• TASK DESCRIPTION
Your answer should be a single number: the count of lines that include "joints".

* BEGIN MATERIAL *

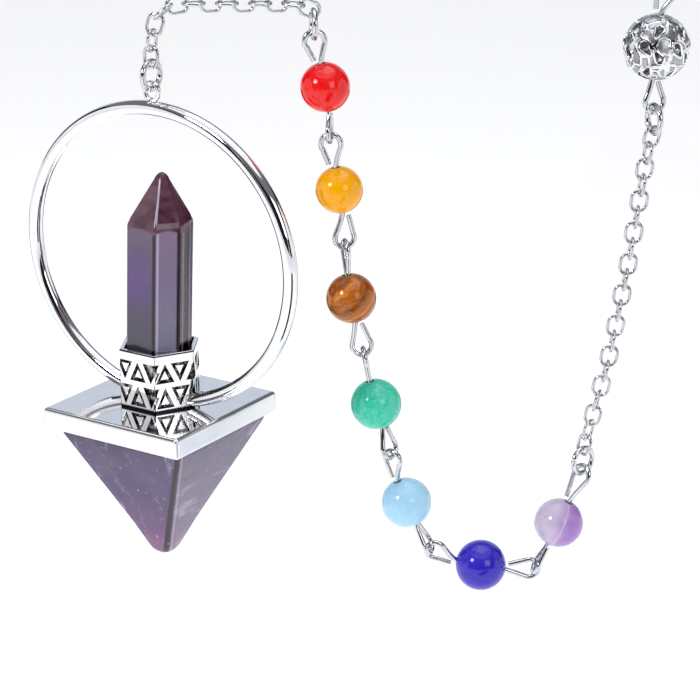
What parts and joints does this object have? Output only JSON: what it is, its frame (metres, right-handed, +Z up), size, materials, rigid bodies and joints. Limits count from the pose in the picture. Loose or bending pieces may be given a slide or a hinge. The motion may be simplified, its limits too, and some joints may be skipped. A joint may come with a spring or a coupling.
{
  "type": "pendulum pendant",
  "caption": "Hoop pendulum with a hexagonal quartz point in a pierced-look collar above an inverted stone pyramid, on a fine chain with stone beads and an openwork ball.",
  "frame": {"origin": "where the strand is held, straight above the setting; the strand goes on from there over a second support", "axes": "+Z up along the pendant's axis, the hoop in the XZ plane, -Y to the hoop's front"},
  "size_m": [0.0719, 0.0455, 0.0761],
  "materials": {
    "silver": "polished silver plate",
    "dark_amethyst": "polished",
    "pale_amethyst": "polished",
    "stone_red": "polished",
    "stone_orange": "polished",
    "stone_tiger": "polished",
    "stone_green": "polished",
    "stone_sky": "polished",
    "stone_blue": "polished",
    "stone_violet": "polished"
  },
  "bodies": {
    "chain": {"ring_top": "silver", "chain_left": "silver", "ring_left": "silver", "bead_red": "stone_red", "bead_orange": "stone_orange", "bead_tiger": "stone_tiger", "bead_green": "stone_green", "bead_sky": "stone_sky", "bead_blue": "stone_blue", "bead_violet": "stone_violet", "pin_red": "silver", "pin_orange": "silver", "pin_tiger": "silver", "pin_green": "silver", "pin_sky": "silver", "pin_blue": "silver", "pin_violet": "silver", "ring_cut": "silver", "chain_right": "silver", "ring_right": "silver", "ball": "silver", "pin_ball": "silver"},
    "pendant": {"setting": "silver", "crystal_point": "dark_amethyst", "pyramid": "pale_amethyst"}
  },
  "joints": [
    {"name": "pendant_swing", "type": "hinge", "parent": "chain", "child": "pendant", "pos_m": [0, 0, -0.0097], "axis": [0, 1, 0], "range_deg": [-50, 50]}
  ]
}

* END MATERIAL *

• TASK OUTPUT
2